The "my vote doesn't matter" argument is also empirically complicated. Close elections happen. Recounts happen. The 2000 US presidential election was decided by 537 votes in a single state. People who chose not to vote in Florida that year did have a decisive effect - just not the one they intended by abstaining.

I take the disillusionment seriously. I understand why people feel that the available options don't represent them, that the system is captured by interests that no ballot can dislodge, that voting is a performance of legitimacy for a system that doesn't deserve it. Those are real criticisms. But the practical choice is between a system you can influence at the margins and one you cannot influence at all. I prefer the former, imperfect as it is.

U

The Unemployed

Other · mid-30s

I've gone back and forth on this one more than almost anything. I've voted in every election I was eligible for and I'm not sure it's made a single concrete difference to my life.
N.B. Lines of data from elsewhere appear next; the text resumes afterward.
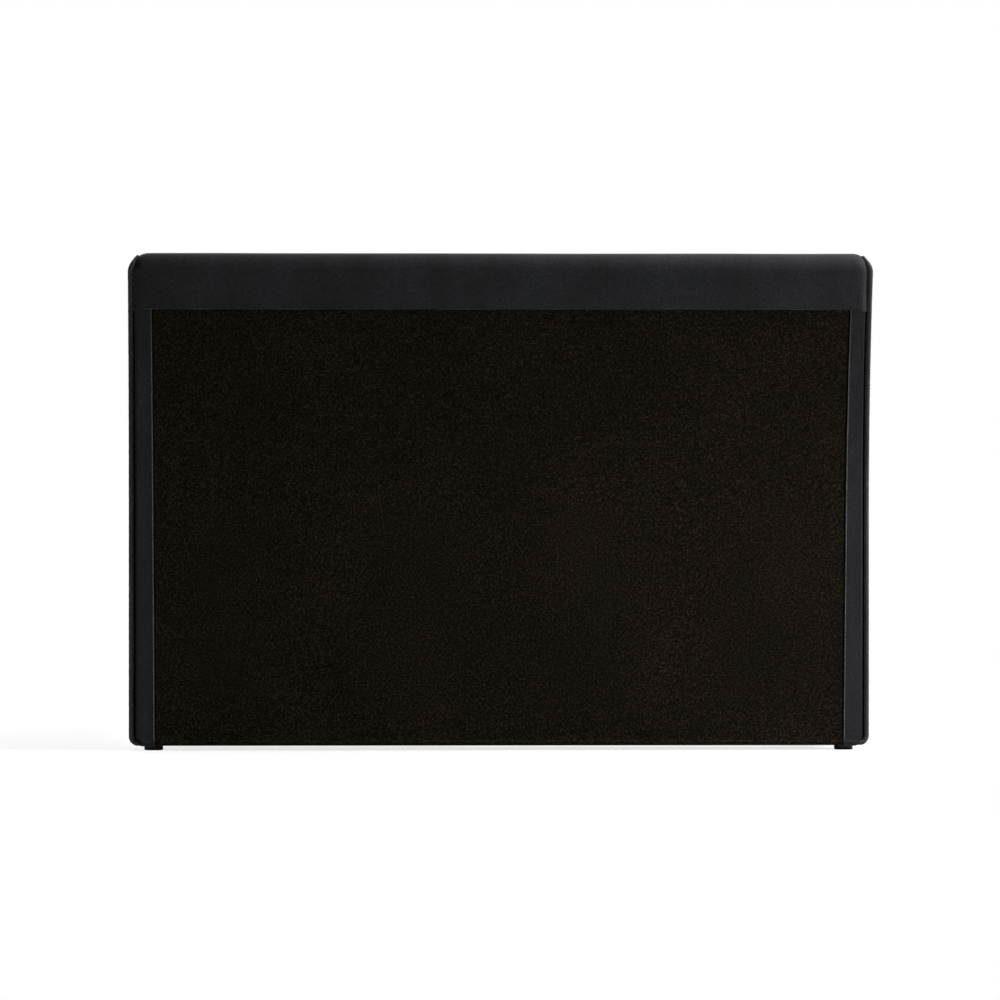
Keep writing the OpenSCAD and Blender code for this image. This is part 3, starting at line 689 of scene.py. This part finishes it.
def end_panel(name, node, board, side, seed):
    """The velvet end of a padded board, sewn in between the cover's two edges and swollen a little."""
    front = seam_line(board, np.vstack(board.front_rows()))
    back = seam_line(board, np.vstack(board.back_rows(TURN_END)))
    path = np.vstack([front, back])
    path = path[path[:, 2] > BODY_LOW + 2 * MM]
    top = int(np.argmax(path[:, 2] - 0.02 * np.abs(path[:, 1] - board.far_c[0])))
    count = 170
    def evenly(points):
        length = np.concatenate([[0], np.cumsum(np.linalg.norm(np.diff(points, axis=0), axis=1))])
        at = np.linspace(0, length[-1], count)
        return np.stack([np.interp(at, length, points[:, k]) for k in range(3)], -1)
    rise, fall = evenly(path[:top + 1]), evenly(path[top:][::-1])
    near = np.array([0, 0.02, 0.05, 0.1, 0.16, 0.24])
    t = np.concatenate([near, np.linspace(0.32, 0.68, 7), 1 - near[::-1]])
    points = rise[:, None] * (1 - t)[None, :, None] + fall[:, None] * t[None, :, None]
    width = np.linalg.norm(fall - rise, axis=1)[:, None]
    edge = width * np.minimum(t, 1 - t)[None]
    edge = np.minimum(edge, points[..., 2] - BODY_LOW)
    edge = np.minimum(edge, np.linalg.norm(points[-1:, :1] - points, axis=-1))
    bulge = 5.6 * MM * smooth(edge / (38 * MM)) + 0.5 * MM * np.exp(-edge / (10 * MM)) * lattice_noise(
        points[..., 2] / (9 * MM), points[..., 1] / (30 * MM), seed)
    points[..., 0] += bulge
    tuck = np.array([-4 * MM, 0, 0])
    inward = (fall - rise) / np.maximum(width, 1e-6)
    far = np.minimum(8 * MM, 0.4 * width)
    first, last = rise + tuck + inward * far, fall + tuck - inward * far
    points = np.concatenate([first[:, None], points, last[:, None]], axis=1)
    hem = np.repeat(points[:1], 3, axis=0)     # turns the panel under at the bottom
    hem[..., 0] = np.minimum(hem[..., 0], points[0, :, 0].max() - np.array([9.5, 2, 0.5])[:, None] * MM)
    hem[..., 2] = np.array([UNDER, UNDER, BODY_LOW + 4 * MM])[:, None]
    points = np.concatenate([hem, points])
    world = board.world(side * points[..., 0], points[..., 1], points[..., 2])
    panel = grid_mesh(name, world, PANEL_VELVET, flip=side * board.way < 0, thickness=1.0 * MM)
    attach(panel, "root")
    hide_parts(node)


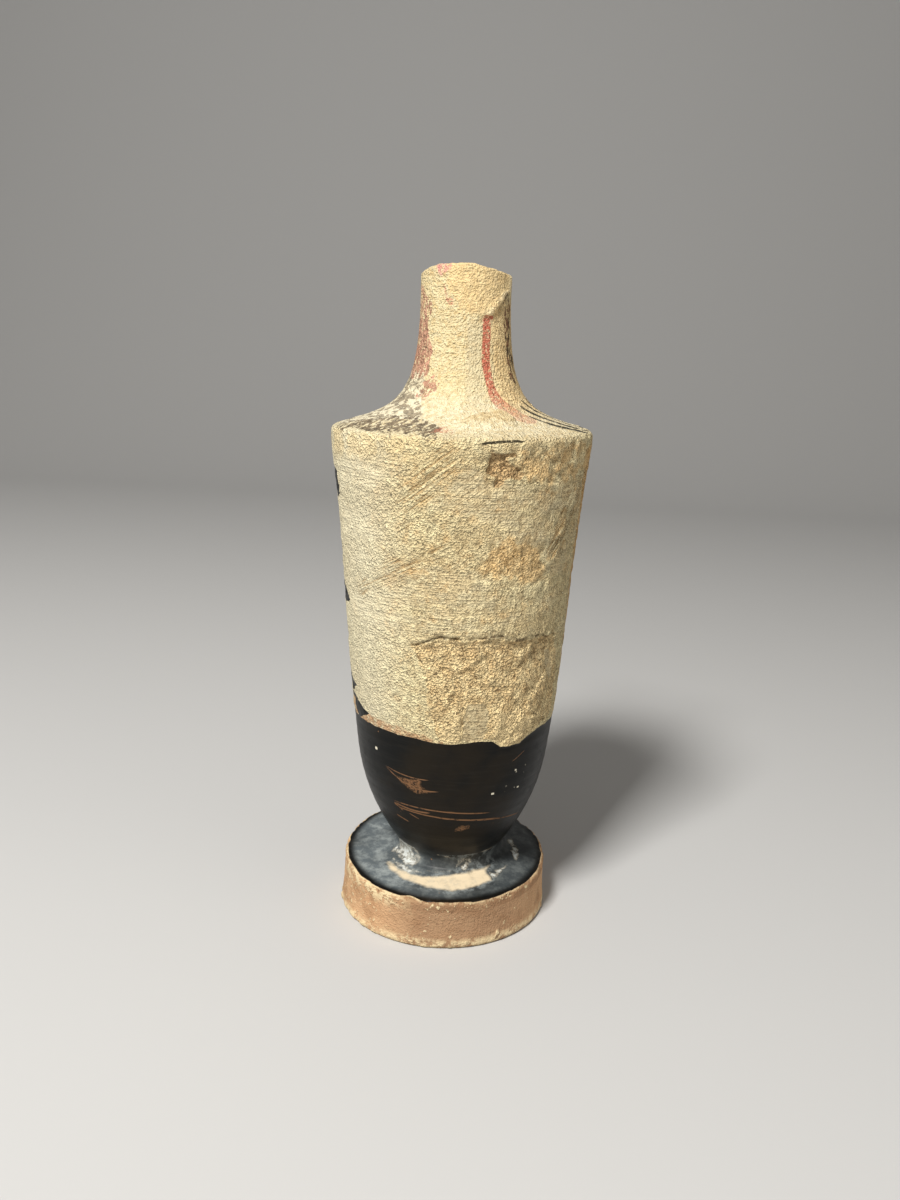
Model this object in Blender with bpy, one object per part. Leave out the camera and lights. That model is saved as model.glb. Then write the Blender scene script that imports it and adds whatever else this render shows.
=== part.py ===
"""A small lekythos, a Greek oil flask of fired clay, with its mouth and handle broken away.

The vessel is one solid, thrown and fired as one. One path runs from the middle of the underside,
out over the foot, up the outside, over the break and down the inside to the middle of the floor.
Every point of the path becomes a ring of points around the pot, and neighbouring rings are joined
by faces. The body was set on its foot a little off centre and leaning, so each ring is centred on
the pot's own axis. Scars and chips push the points in or out along the path's normal.

Lengths are in metres, +Z is up, and the origin is on the ground under the middle of the shoulder.
Angles are in degrees around the pot, from the worn side (-Y) towards +X.
"""

import math

import bmesh
import bpy

MM = 0.001

# Foot: a thick disc, hollowed a little underneath.
FOOT_BASE_RADIUS = 26.0 * MM
FOOT_TOP_RADIUS = 25.5 * MM
FOOT_SIDE_HEIGHT = 13.2 * MM
FOOT_SIDE_HOLLOW = 0.25 * MM
FOOT_EDGE_ROUNDING = 1.1 * MM
FOOT_RECESS_RADIUS = 16.5 * MM
FOOT_RECESS_DEPTH = 2.6 * MM
FOOT_RECESS_SLOPE = 3.5 * MM
FOOT_TOP_RISE = 1.6 * MM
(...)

That's the honest thing to say.

The civic duty argument always sounds better in the mouth of people whose lives haven't been visibly improved or worsened by who wins. For people with capital, good jobs, property - the basic contours of their life are pretty stable regardless of the government. For people without those things, the margins matter more, and yet the options on offer rarely feel like they represent that reality.

At the same time, I've seen what happens when people who share my interests don't vote. The people who do vote get represented. It's a fairly mechanical relationship. Staying home to protest a bad system has never, in my experience, produced a better system. It just produces the same system with no inconvenient input from you.

So I vote. Not out of civic pride or because I think the system is working well. I vote because not voting would be handing my share of influence to someone else, and I don't trust whoever that someone else would be. Whether that's a civic duty or a sceptical calculation, I genuinely can't tell. Maybe both is the honest answer, and neither is particularly uplifting.